“Life is not a problem to solve but a mystery to live.” ~Thomas Merton
There are always problems in this life, even when you live rent-free on one of the most beautiful lakes on Earth. (Which, somehow, I do.) Sometimes I don’t take a moment to look up and admire the view. Stress and worry overtakes my mind, temporarily. There is, after all, a baby to consider. She was born at 4:05 p.m. on Sunday, January 6. At that moment, my life changed irrevocably. She, Jade Ciranda, became the most important being in my life, instead of myself, as I had been up to then.
Seven weeks into motherhood and I can affirm that it is, as my teacher Camilla says, “a whole new level of yoga.” A whole new life is in your hands. A whole new level of patience and beginner’s mind is required.
There is the constant work of maintaining cleanliness. Washing the dishes, washing the clothes, washing the diapers, bathing the baby, showering myself in the solar shower, which is hot only midday and only for approximately three minutes.

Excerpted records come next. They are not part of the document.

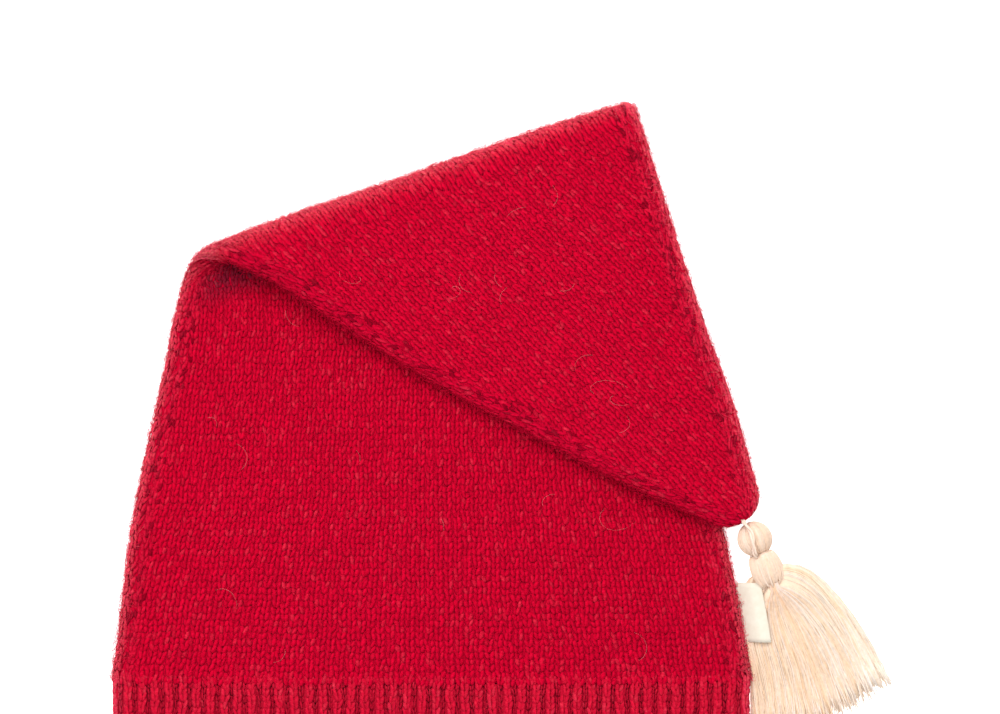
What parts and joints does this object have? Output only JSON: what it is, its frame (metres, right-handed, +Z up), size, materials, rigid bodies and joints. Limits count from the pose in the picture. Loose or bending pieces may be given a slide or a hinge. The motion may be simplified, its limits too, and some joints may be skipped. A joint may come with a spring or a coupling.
{
  "type": "knitted pixie hat with tassel",
  "caption": "Knitted pointed hat lying flat, its tip folded over the front, with a ribbed brim, a bare side label and a yarn tassel at the tip.",
  "frame": {"origin": "centre of the bounding box's footprint, on the surface that the hat lies on", "axes": "+Z up, away from the surface; +Y from the brim towards the fold; +X towards the side with the tip and the tassel"},
  "size_m": [0.24, 0.2058, 0.0178],
  "materials": {
    "red_wool": "heathered red wool knit, matte and slightly fuzzy",
    "cream_yarn": "soft cream cotton yarn with a faint sheen",
    "label_cloth": "bare ivory woven ribbon, matte"
  },
  "bodies": {
    "root": {"front_panel": "red_wool", "back_panel": "red_wool", "rib_band": "red_wool", "label": "label_cloth", "tassel": "cream_yarn", "tassel_cord": "cream_yarn", "tassel_binding": "cream_yarn"}
  },
  "joints": []
}
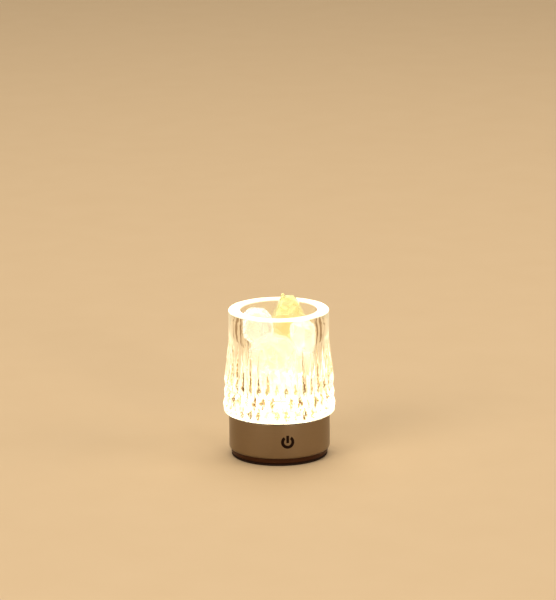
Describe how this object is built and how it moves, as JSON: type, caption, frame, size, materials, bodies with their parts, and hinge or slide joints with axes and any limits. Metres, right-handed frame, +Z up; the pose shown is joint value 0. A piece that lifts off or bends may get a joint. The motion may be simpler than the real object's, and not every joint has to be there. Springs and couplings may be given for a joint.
{
  "type": "battery table lamp",
  "caption": "Cut crystal cup of rough translucent stones that lifts off a round satin metal base, lit from below, with a touch spot and a charging port.",
  "frame": {"origin": "middle of the foot pad's underside, on the table", "axes": "+Z up through the cup; -Y towards the printed touch spot, +Y towards the charging port"},
  "size_m": [0.0894, 0.0894, 0.129],
  "materials": {
    "foot_rubber": "matt black rubber pad",
    "cover_plastic": "very dark moulded plastic",
    "shell_metal": "satin champagne, anodised",
    "frame_plastic": "white moulded plastic",
    "cell_sleeve": "plastic sleeve over a metal can, with the mass of a lithium cell",
    "screw_steel": "zinc plated",
    "port_steel": "nickel plated",
    "foam": "soft foam",
    "circuit_board": "green solder mask",
    "chip_plastic": "moulded black",
    "coil_copper": "wound copper",
    "light_board": "white solder mask on aluminium",
    "light_emitter": "yellow phosphor",
    "lead_red": "red sleeve",
    "lead_black": "black sleeve",
    "frosted_window": "frosted acrylic",
    "seat_rubber": "thin grey silicone",
    "cut_glass": "clear, cut and polished",
    "rough_crystal": "rough, cloudy white to pale yellow"
  },
  "bodies": {
    "base": {"foot_pad": "foot_rubber", "bottom_cover": "cover_plastic", "base_shell": "shell_metal", "inner_frame": "frame_plastic", "battery_cell": "cell_sleeve", "cover_screw_1": "screw_steel", "cover_screw_2": "screw_steel", "cover_screw_3": "screw_steel", "cover_screw_4": "screw_steel", "cell_tab_plus": "screw_steel", "cell_tab_minus": "screw_steel", "cell_foam": "foam", "main_board": "circuit_board", "board_screw_1": "screw_steel", "board_screw_2": "screw_steel", "port_shell": "port_steel", "port_tongue": "chip_plastic", "charge_chip": "chip_plastic", "power_coil": "coil_copper", "board_capacitor": "chip_plastic", "touch_board": "circuit_board", "touch_chip": "chip_plastic", "touch_spring": "screw_steel", "led_board": "light_board", "led_1": "light_emitter", "led_2": "light_emitter", "led_3": "light_emitter", "led_4": "light_emitter", "led_5": "light_emitter", "led_6": "light_emitter", "led_7": "light_emitter", "led_8": "light_emitter", "led_screw_1": "screw_steel", "led_screw_2": "screw_steel", "led_screw_3": "screw_steel", "cell_lead_plus": "lead_red", "cell_lead_minus": "lead_black", "light_lead_plus": "lead_red", "light_lead_minus": "lead_black", "touch_lead": "lead_black", "light_window": "frosted_window", "seat_ring": "seat_rubber"},
    "cup": {"glass_cup": "cut_glass"},
    "lower_stones": {"stone_middle": "rough_crystal", "stone_back": "rough_crystal", "stone_low_right": "rough_crystal", "stone_floor_left": "rough_crystal", "stone_floor_right": "rough_crystal", "stone_floor_back": "rough_crystal"},
    "top_stone": {"stone_top": "rough_crystal"},
    "left_stone": {"stone_left": "rough_crystal"},
    "right_stone": {"stone_right": "rough_crystal"}
  },
  "joints": [
    {"name": "cup_lift", "type": "slide", "parent": "base", "child": "cup", "axis": [0, 0, 1], "range_m": [0, 0.06]},
    {"name": "stones_lift", "type": "slide", "parent": "cup", "child": "lower_stones", "axis": [0, 0, 1], "range_m": [0, 0.08]},
    {"name": "top_stone_lift", "type": "slide", "parent": "lower_stones", "child": "top_stone", "axis": [0, 0, 1], "range_m": [0, 0.04]},
    {"name": "left_stone_lift", "type": "slide", "parent": "lower_stones", "child": "left_stone", "axis": [0, 0, 1], "range_m": [0, 0.04]},
    {"name": "right_stone_lift", "type": "slide", "parent": "lower_stones", "child": "right_stone", "axis": [0, 0, 1], "range_m": [0, 0.04]}
  ]
}
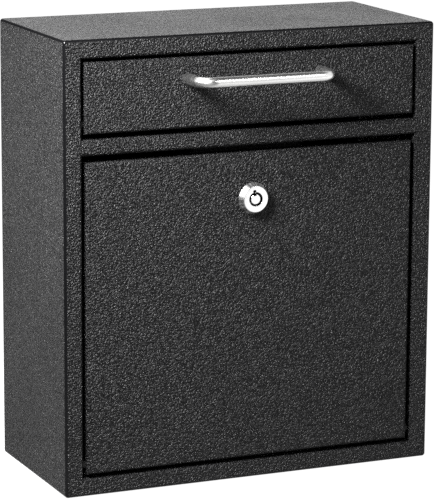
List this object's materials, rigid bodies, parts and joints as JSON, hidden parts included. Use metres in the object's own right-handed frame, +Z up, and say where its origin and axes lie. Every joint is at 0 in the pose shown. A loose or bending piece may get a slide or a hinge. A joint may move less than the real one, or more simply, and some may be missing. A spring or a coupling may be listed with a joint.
{
  "type": "wall mounted mailbox",
  "caption": "Wall-mounted folded steel mailbox: a tilt-out mail hopper with a wire pull above a drop-down door with a round-key cam lock.",
  "frame": {"origin": "centre of the flat back panel's rear face, in the plane of the wall", "axes": "+Z up, along the height; +Y into the wall, so the front with the hopper and door faces -Y; +X to the right as seen from the front"},
  "size_m": [0.268, 0.1488, 0.305],
  "materials": {
    "black_coat": "satin black textured powder coat on 1.2 mm steel sheet",
    "satin_steel": "stainless steel brushed along the bar",
    "bright_chrome": "polished chrome plate",
    "zinc_plate": "dull bright zinc plate on steel",
    "black_nylon": "matt black nylon"
  },
  "bodies": {
    "case": {"case_shell": "black_coat", "back_panel": "black_coat", "strike_angle": "black_coat", "hopper_stop_left": "black_coat", "hopper_stop_right": "black_coat", "hopper_rod": "zinc_plate", "hopper_rod_cap_left": "zinc_plate", "hopper_rod_cap_right": "zinc_plate", "hopper_spacer_left": "black_nylon", "hopper_spacer_right": "black_nylon", "door_rod": "zinc_plate", "door_rod_cap_left": "zinc_plate", "door_rod_cap_right": "zinc_plate", "door_spacer_left": "black_nylon", "door_spacer_right": "black_nylon"},
    "hopper": {"hopper_panel": "black_coat", "hopper_scoop": "black_coat", "handle": "satin_steel", "handle_screw_left": "zinc_plate", "handle_screw_right": "zinc_plate", "handle_washer_left": "zinc_plate", "handle_washer_right": "zinc_plate"},
    "door": {"door_panel": "black_coat", "lock_housing": "bright_chrome", "lock_washer": "zinc_plate", "lock_nut": "zinc_plate"},
    "lock_core": {"lock_plug": "bright_chrome", "lock_pin_1": "zinc_plate", "lock_pin_2": "zinc_plate", "lock_pin_3": "zinc_plate", "lock_pin_4": "zinc_plate", "lock_pin_5": "zinc_plate", "lock_pin_6": "zinc_plate", "lock_pin_7": "zinc_plate", "lock_cam": "zinc_plate", "cam_washer": "zinc_plate", "cam_screw": "zinc_plate"}
  },
  "joints": [
    {"name": "hopper_hinge", "type": "hinge", "parent": "case", "child": "hopper", "pos_m": [0, -0.1145, 0.0968], "axis": [1, 0, 0], "range_deg": [0, 50]},
    {"name": "door_hinge", "type": "hinge", "parent": "case", "child": "door", "pos_m": [0, -0.1145, -0.1314], "axis": [1, 0, 0], "range_deg": [0, 105]},
    {"name": "lock_turn", "type": "hinge", "parent": "door", "child": "lock_core", "pos_m": [0, -0.121, 0.0405], "axis": [0, 1, 0], "range_deg": [0, 90]}
  ]
}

I first started practicing yoga twenty years ago. An awkward seventh-grader seeking beauty, health, inner peace. It changed my life on day one and ever since. I’ve been teaching yoga for the past eleven years, meditating regularly for the past ten. Yoga kept me (relatively) sane throughout college, the years of confusion and debauchery after college, living abroad in Guatemala. Throughout pregnancy and since I have become a mother, yoga has enriched my life immeasurably.
Yoga positively affects the physical body, the intellectual, overactive mind, as well as emotional health and balance. I’m happy about the general state of mindfulness I have achieved over the years, though of course I still get stuck in ego-driven stories often and get stressed and make big mistakes and judge and regret. I am still a beginner; it is a neverending process.
Yet, if practice is happening in each moment it is then action, no longer practice. The toughest thing about pregnancy is that it’s so completely theoretical. Until the moment of birth, you just cannot know what it feels like to have a child. Offspring. A little personita.
And finally it happens. He or she is born and you are thrust into living in each moment, responding to newborn needs, learning and absorbing and figuring it all out as you go. Those first days are amazing. Everything else drops away. Gradually, it comes back. The busyness, the communication, the overstimulation.
Fortunately, with yoga and mindfulness, you realize the utter silliness of the storylines and how the mind just adores getting stuck in the past or future. Having a kid forces you to do this too. And, if you’re mindful and present, every experience is the most amazing and the most ordinary at once.